**Short problem**
Print every record below exactly as written.

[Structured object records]
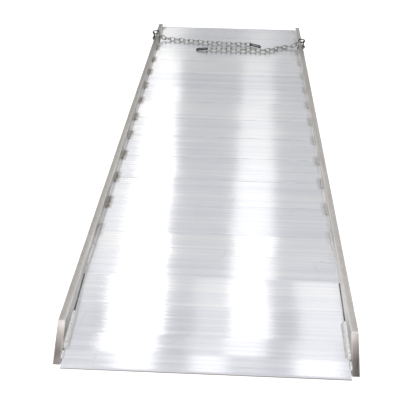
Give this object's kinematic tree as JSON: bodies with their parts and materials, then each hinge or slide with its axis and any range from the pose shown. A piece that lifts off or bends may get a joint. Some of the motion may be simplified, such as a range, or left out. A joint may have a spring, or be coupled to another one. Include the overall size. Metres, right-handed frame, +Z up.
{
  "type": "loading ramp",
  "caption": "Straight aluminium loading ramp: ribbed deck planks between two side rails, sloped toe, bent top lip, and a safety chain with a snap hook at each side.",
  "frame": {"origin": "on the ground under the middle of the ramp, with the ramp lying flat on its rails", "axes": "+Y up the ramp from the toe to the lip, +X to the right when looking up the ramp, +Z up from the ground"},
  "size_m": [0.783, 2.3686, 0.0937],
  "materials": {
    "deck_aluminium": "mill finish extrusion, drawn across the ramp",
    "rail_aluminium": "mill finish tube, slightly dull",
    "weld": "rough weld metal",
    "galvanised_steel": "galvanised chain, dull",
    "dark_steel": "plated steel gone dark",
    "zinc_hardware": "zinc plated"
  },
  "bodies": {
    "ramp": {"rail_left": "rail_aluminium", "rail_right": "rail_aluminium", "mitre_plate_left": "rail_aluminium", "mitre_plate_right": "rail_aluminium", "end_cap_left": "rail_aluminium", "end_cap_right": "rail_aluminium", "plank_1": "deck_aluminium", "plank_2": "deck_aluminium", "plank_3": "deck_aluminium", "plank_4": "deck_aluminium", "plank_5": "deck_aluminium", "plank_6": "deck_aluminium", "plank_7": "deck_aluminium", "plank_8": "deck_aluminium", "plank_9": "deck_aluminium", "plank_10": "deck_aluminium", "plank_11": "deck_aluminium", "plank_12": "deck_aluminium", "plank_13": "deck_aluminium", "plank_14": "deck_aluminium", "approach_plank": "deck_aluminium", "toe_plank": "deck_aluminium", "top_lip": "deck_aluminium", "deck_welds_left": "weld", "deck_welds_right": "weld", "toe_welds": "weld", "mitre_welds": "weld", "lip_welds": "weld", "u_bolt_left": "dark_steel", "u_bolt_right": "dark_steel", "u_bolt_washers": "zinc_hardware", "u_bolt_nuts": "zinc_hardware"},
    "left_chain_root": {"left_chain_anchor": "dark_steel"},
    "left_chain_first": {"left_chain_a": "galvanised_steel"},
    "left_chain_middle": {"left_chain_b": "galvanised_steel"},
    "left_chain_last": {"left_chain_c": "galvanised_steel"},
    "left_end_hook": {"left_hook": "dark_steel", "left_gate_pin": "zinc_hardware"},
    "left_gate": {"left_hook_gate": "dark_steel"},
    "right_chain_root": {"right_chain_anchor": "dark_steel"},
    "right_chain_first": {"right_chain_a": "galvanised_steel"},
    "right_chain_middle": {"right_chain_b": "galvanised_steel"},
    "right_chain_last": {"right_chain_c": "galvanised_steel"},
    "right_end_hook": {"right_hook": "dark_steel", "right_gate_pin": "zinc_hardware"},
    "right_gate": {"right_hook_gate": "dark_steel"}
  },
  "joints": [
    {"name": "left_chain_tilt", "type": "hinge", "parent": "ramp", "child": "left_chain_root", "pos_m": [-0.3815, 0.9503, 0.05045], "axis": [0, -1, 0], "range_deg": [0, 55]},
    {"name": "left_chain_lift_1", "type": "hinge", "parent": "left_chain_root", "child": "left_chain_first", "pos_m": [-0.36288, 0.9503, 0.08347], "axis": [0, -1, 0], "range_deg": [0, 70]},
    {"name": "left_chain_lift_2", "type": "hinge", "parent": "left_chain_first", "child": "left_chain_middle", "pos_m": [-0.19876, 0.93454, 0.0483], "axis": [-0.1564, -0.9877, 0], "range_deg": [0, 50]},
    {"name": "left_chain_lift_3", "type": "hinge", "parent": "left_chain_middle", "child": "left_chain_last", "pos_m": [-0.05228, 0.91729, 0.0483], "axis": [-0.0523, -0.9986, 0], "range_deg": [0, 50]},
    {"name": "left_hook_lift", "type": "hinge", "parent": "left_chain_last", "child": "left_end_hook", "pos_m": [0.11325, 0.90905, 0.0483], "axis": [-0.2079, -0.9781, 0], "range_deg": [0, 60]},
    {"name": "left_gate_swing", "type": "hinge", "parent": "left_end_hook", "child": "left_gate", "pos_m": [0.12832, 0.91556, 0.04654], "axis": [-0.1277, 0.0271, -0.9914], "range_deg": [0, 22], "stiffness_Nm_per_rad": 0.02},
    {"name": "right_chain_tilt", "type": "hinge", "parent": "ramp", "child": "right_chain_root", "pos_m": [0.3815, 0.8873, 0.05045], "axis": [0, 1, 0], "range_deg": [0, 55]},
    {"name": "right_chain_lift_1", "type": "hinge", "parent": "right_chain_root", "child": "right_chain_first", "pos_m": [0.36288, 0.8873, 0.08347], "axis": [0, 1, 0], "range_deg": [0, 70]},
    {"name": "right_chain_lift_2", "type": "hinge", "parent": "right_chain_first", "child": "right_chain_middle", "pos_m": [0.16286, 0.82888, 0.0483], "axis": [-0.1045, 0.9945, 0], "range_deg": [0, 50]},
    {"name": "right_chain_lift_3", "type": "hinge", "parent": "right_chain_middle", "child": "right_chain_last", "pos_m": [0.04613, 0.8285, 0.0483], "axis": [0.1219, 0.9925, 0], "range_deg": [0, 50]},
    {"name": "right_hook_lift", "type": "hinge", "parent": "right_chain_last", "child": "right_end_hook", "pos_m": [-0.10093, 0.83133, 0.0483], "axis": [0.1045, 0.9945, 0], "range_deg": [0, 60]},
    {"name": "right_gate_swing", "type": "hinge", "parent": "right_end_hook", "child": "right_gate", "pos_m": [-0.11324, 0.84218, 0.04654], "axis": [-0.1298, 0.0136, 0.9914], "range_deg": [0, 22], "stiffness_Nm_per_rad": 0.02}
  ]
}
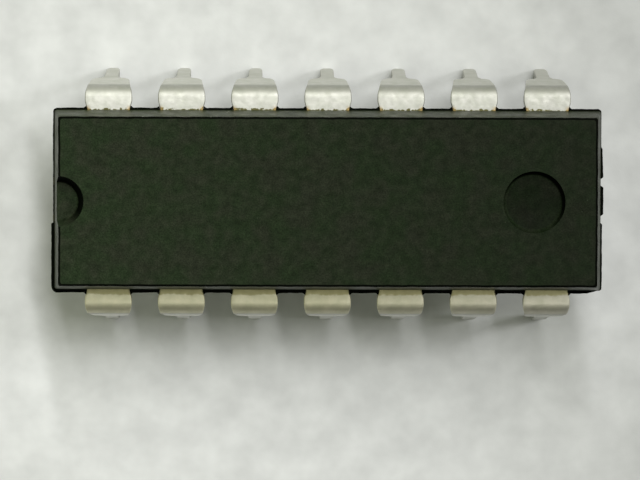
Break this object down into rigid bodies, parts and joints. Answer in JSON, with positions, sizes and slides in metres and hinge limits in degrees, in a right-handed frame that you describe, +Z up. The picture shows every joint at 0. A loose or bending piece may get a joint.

**Task output**
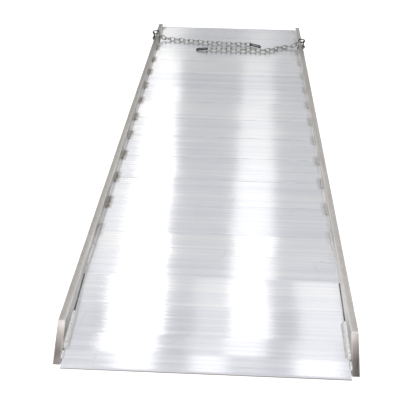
Give this object's kinematic tree as JSON: bodies with their parts and materials, then each hinge or slide with its axis and any range from the pose shown. A piece that lifts off or bends may get a joint. Some of the motion may be simplified, such as a range, or left out. A joint may have a spring, or be coupled to another one. Include the overall size. Metres, right-handed frame, +Z up.
{
  "type": "loading ramp",
  "caption": "Straight aluminium loading ramp: ribbed deck planks between two side rails, sloped toe, bent top lip, and a safety chain with a snap hook at each side.",
  "frame": {"origin": "on the ground under the middle of the ramp, with the ramp lying flat on its rails", "axes": "+Y up the ramp from the toe to the lip, +X to the right when looking up the ramp, +Z up from the ground"},
  "size_m": [0.783, 2.3686, 0.0937],
  "materials": {
    "deck_aluminium": "mill finish extrusion, drawn across the ramp",
    "rail_aluminium": "mill finish tube, slightly dull",
    "weld": "rough weld metal",
    "galvanised_steel": "galvanised chain, dull",
    "dark_steel": "plated steel gone dark",
    "zinc_hardware": "zinc plated"
  },
  "bodies": {
    "ramp": {"rail_left": "rail_aluminium", "rail_right": "rail_aluminium", "mitre_plate_left": "rail_aluminium", "mitre_plate_right": "rail_aluminium", "end_cap_left": "rail_aluminium", "end_cap_right": "rail_aluminium", "plank_1": "deck_aluminium", "plank_2": "deck_aluminium", "plank_3": "deck_aluminium", "plank_4": "deck_aluminium", "plank_5": "deck_aluminium", "plank_6": "deck_aluminium", "plank_7": "deck_aluminium", "plank_8": "deck_aluminium", "plank_9": "deck_aluminium", "plank_10": "deck_aluminium", "plank_11": "deck_aluminium", "plank_12": "deck_aluminium", "plank_13": "deck_aluminium", "plank_14": "deck_aluminium", "approach_plank": "deck_aluminium", "toe_plank": "deck_aluminium", "top_lip": "deck_aluminium", "deck_welds_left": "weld", "deck_welds_right": "weld", "toe_welds": "weld", "mitre_welds": "weld", "lip_welds": "weld", "u_bolt_left": "dark_steel", "u_bolt_right": "dark_steel", "u_bolt_washers": "zinc_hardware", "u_bolt_nuts": "zinc_hardware"},
    "left_chain_root": {"left_chain_anchor": "dark_steel"},
    "left_chain_first": {"left_chain_a": "galvanised_steel"},
    "left_chain_middle": {"left_chain_b": "galvanised_steel"},
    "left_chain_last": {"left_chain_c": "galvanised_steel"},
    "left_end_hook": {"left_hook": "dark_steel", "left_gate_pin": "zinc_hardware"},
    "left_gate": {"left_hook_gate": "dark_steel"},
    "right_chain_root": {"right_chain_anchor": "dark_steel"},
    "right_chain_first": {"right_chain_a": "galvanised_steel"},
    "right_chain_middle": {"right_chain_b": "galvanised_steel"},
    "right_chain_last": {"right_chain_c": "galvanised_steel"},
    "right_end_hook": {"right_hook": "dark_steel", "right_gate_pin": "zinc_hardware"},
    "right_gate": {"right_hook_gate": "dark_steel"}
  },
  "joints": [
    {"name": "left_chain_tilt", "type": "hinge", "parent": "ramp", "child": "left_chain_root", "pos_m": [-0.3815, 0.9503, 0.05045], "axis": [0, -1, 0], "range_deg": [0, 55]},
    {"name": "left_chain_lift_1", "type": "hinge", "parent": "left_chain_root", "child": "left_chain_first", "pos_m": [-0.36288, 0.9503, 0.08347], "axis": [0, -1, 0], "range_deg": [0, 70]},
    {"name": "left_chain_lift_2", "type": "hinge", "parent": "left_chain_first", "child": "left_chain_middle", "pos_m": [-0.19876, 0.93454, 0.0483], "axis": [-0.1564, -0.9877, 0], "range_deg": [0, 50]},
    {"name": "left_chain_lift_3", "type": "hinge", "parent": "left_chain_middle", "child": "left_chain_last", "pos_m": [-0.05228, 0.91729, 0.0483], "axis": [-0.0523, -0.9986, 0], "range_deg": [0, 50]},
    {"name": "left_hook_lift", "type": "hinge", "parent": "left_chain_last", "child": "left_end_hook", "pos_m": [0.11325, 0.90905, 0.0483], "axis": [-0.2079, -0.9781, 0], "range_deg": [0, 60]},
    {"name": "left_gate_swing", "type": "hinge", "parent": "left_end_hook", "child": "left_gate", "pos_m": [0.12832, 0.91556, 0.04654], "axis": [-0.1277, 0.0271, -0.9914], "range_deg": [0, 22], "stiffness_Nm_per_rad": 0.02},
    {"name": "right_chain_tilt", "type": "hinge", "parent": "ramp", "child": "right_chain_root", "pos_m": [0.3815, 0.8873, 0.05045], "axis": [0, 1, 0], "range_deg": [0, 55]},
    {"name": "right_chain_lift_1", "type": "hinge", "parent": "right_chain_root", "child": "right_chain_first", "pos_m": [0.36288, 0.8873, 0.08347], "axis": [0, 1, 0], "range_deg": [0, 70]},
    {"name": "right_chain_lift_2", "type": "hinge", "parent": "right_chain_first", "child": "right_chain_middle", "pos_m": [0.16286, 0.82888, 0.0483], "axis": [-0.1045, 0.9945, 0], "range_deg": [0, 50]},
    {"name": "right_chain_lift_3", "type": "hinge", "parent": "right_chain_middle", "child": "right_chain_last", "pos_m": [0.04613, 0.8285, 0.0483], "axis": [0.1219, 0.9925, 0], "range_deg": [0, 50]},
    {"name": "right_hook_lift", "type": "hinge", "parent": "right_chain_last", "child": "right_end_hook", "pos_m": [-0.10093, 0.83133, 0.0483], "axis": [0.1045, 0.9945, 0], "range_deg": [0, 60]},
    {"name": "right_gate_swing", "type": "hinge", "parent": "right_end_hook", "child": "right_gate", "pos_m": [-0.11324, 0.84218, 0.04654], "axis": [-0.1298, 0.0136, 0.9914], "range_deg": [0, 22], "stiffness_Nm_per_rad": 0.02}
  ]
}
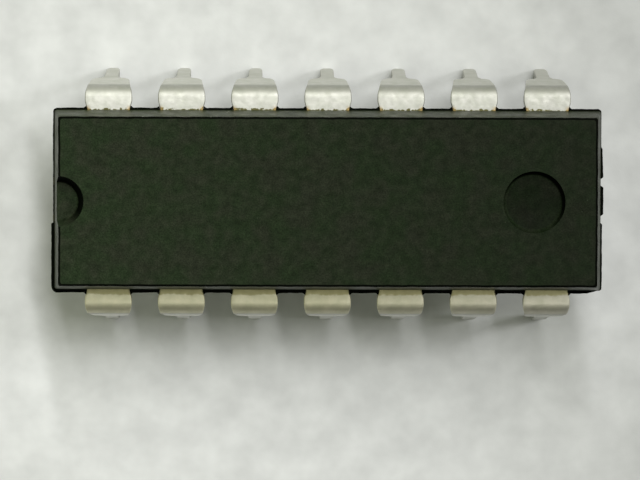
Break this object down into rigid bodies, parts and joints. Answer in JSON, with positions, sizes and slides in metres and hinge limits in degrees, in a right-handed frame that you describe, +Z up. The picture shows every joint at 0. A loose or bending piece may get a joint.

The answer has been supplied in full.